Sem revelar spoiler algum, é possível dizer que a quarta temporada é o que os americanos chamam de “slow burn”, uma narrativa com pavio mais longo e, por isso, com menos impacto imediato. Ao longo dos sete episódios, “Ozark” constrói a tensão para os dois últimos dessa primeira leva. Os Byrde vão buscando uma forma de legalizar suas atividades, mas as tramas vão se misturando, com novos jogadores entrando em cena e algumas possibilidades de conclusão sendo ensaiadas.
É interessante como a temporada se constrói espelhando personagens. Jonah quer ser o pai, que até sente orgulho das operações do filho; já Charlotte começa a entender melhor a mãe, que, por sua vez, tem comportamentos assustadoramente similares aos de Darlene. Em meio a tudo isso, é Ruth quem mais uma vez mostra ser a força motriz da série.
Em meio a tantos personagens complexos, a de Julia Garner é de longe a mais rica. Ao contrário dos Byrde, ela não teve outra escolha na vida. Quando a conhecemos, ela era funcionária de um hotel aplicando golpes em hóspedes, cria de uma família de bandidos conhecidos na região. A parceria com Marty deu a ela a possibilidade de vislumbrar de seu sonho americano - “estamos nos EUA. Ninguém se importa de onde vem o dinheiro”, brada uma personagem em determinado momento. Ruth entende isso e, talvez até como uma espécie de gratidão, ainda tem um vínculo forte com Marty.
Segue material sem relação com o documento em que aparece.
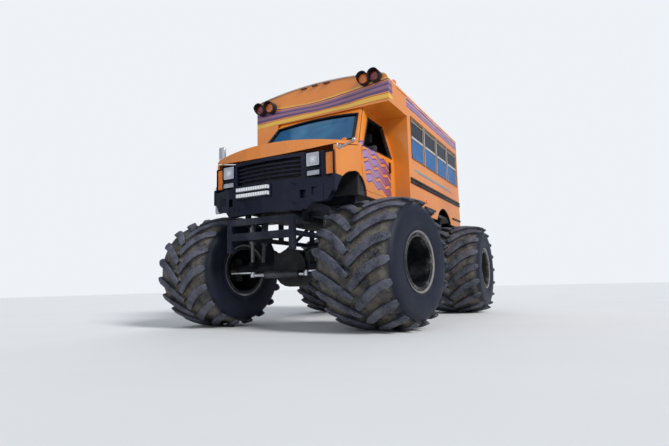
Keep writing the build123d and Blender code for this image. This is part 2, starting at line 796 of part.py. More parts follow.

A quarta temporada de “Ozark” faz boa escolha ao ampliar seu escopo, com mais participação do FBI (e por consequência do governo americano) e também colocando em pauta a sempre questionada indústria farmacêutica; o consumo de remédios à base de ópio é uma epidemia nos EUA. A narrativa é tensa o tempo todo, principalmente pela presença de Javi, já apresentado como imprevisível, e pela subtrama do detetive, que em um primeiro momento parece até deslocada, mas provavelmente se encaixará ao final de tudo.
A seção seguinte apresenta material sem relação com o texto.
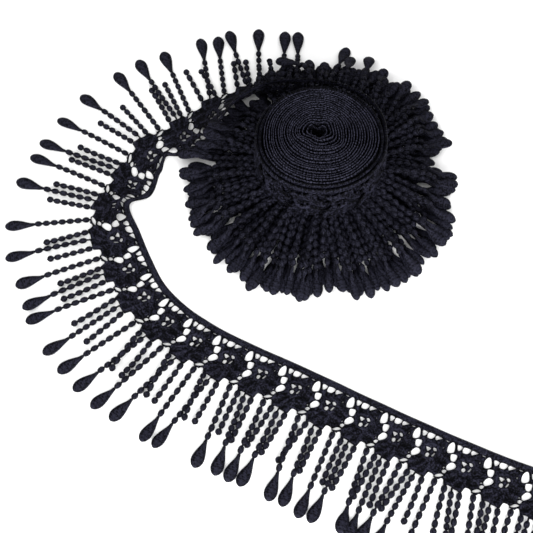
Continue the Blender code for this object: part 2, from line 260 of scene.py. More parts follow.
# the heading's own wave where the loose turn starts to rise: motif, and how far it moves in x, y
headingWave = [
    (-3, 0, 0), (16.1, 0, 0), (16.5, -0.8, 0.3), (16.8, -2.3, 0.7), (17.0, -3.1, 0.9),
    (17.25, -6.5, 4.1), (17.4, -7.9, 6.0), (17.55, -5.0, 3.5), (17.75, -1.0, 0.3),
    (18.15, 3.2, -0.8), (18.5, 3.5, 0.0), (19.0, 0.4, 1.0), (19.5, 0, 0), (20, 0, 0), (60, 0, 0),
]
slips = [  # motif, and how far its lower edge slips along the band where it bends and rises
    (-3, 0), (7, 0), (8.5, -2), (9.6, -2.5), (10.6, -3), (11.6, -4), (11.9, -1.4), (12.15, -1.5),
    (12.3, -0.5), (12.6, -1), (13, -1.2), (13.6, -0.8), (14.2, 0), (15.8, 0), (16.1, -1), (16.35, -0.8),
    (16.6, 2.2), (17, 4), (18, 4), (18.3, 2.5), (18.6, 2.4), (18.9, 7.5), (19.2, 8.5), (19.6, 9),
    (19.9, 12), (20.15, 13.5), (20.35, 10), (20.6, 8.5), (21, 8), (22, 4), (22.7, 0), (24, 0), (60, 0),
]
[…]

“Ozark” bebe bem na fonte de “The Sopranos” e foi muito comparada a “Breaking Bad” quando de seu lançamento. Apesar disso, a série da Netflix tem uma assinatura própria; os Byrde sempre estiveram no meio de tudo e, por isso, conseguem ser tanto as pessoas comuns envolvidas em situações extraordinárias quanto quem dá as cartas.
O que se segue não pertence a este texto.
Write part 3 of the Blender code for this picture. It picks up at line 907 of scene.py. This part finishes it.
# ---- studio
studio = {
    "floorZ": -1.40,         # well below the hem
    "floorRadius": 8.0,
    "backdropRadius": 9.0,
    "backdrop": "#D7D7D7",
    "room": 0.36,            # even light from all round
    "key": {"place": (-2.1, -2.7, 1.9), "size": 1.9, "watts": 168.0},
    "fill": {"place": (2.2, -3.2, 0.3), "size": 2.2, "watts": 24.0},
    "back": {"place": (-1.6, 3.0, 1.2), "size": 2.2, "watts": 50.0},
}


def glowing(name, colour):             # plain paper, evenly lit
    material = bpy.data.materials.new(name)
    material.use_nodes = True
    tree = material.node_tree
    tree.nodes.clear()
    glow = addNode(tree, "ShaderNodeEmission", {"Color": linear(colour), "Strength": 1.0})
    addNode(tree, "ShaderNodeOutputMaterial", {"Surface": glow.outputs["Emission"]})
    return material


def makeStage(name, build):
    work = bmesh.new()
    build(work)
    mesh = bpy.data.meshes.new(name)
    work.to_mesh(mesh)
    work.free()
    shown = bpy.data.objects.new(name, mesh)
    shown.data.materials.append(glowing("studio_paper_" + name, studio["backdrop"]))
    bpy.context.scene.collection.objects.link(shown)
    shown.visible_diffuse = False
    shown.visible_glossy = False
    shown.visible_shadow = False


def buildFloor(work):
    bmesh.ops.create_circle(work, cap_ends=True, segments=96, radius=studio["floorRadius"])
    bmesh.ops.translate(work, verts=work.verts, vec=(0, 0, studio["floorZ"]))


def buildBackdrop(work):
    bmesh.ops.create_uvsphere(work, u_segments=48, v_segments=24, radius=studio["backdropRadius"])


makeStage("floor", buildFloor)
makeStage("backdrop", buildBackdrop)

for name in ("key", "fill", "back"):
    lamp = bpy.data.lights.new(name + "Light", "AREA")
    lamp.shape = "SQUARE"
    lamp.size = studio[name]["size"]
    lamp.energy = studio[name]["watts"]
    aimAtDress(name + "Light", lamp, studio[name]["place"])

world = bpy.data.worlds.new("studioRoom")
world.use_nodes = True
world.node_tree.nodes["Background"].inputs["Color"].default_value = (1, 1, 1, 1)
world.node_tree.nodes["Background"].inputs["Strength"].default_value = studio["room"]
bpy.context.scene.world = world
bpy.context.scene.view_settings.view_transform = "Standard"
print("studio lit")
A narrativa enxuta possibilita com os conflitos sejam bem desenvolvidos ao longo das temporadas. Assim, chegando à quarta, eles estão todos bem definidos e o texto não precisa nos reintroduzir a eles. As dinâmicas entre os personagens já estão ali e dão sequência ao que vimos antes, sem a fórmula do “vilão da temporada”, por exemplo, mesmo que novos personagens sejam introduzidos.
A primeira parte da quarta temporada de “Ozark” é justamente o que se espera da série, uma trama tensa, bem trabalhada, com ótimos personagens e um final explosivo condizente com uma das melhores, quiçá a melhor, série original da Netflix.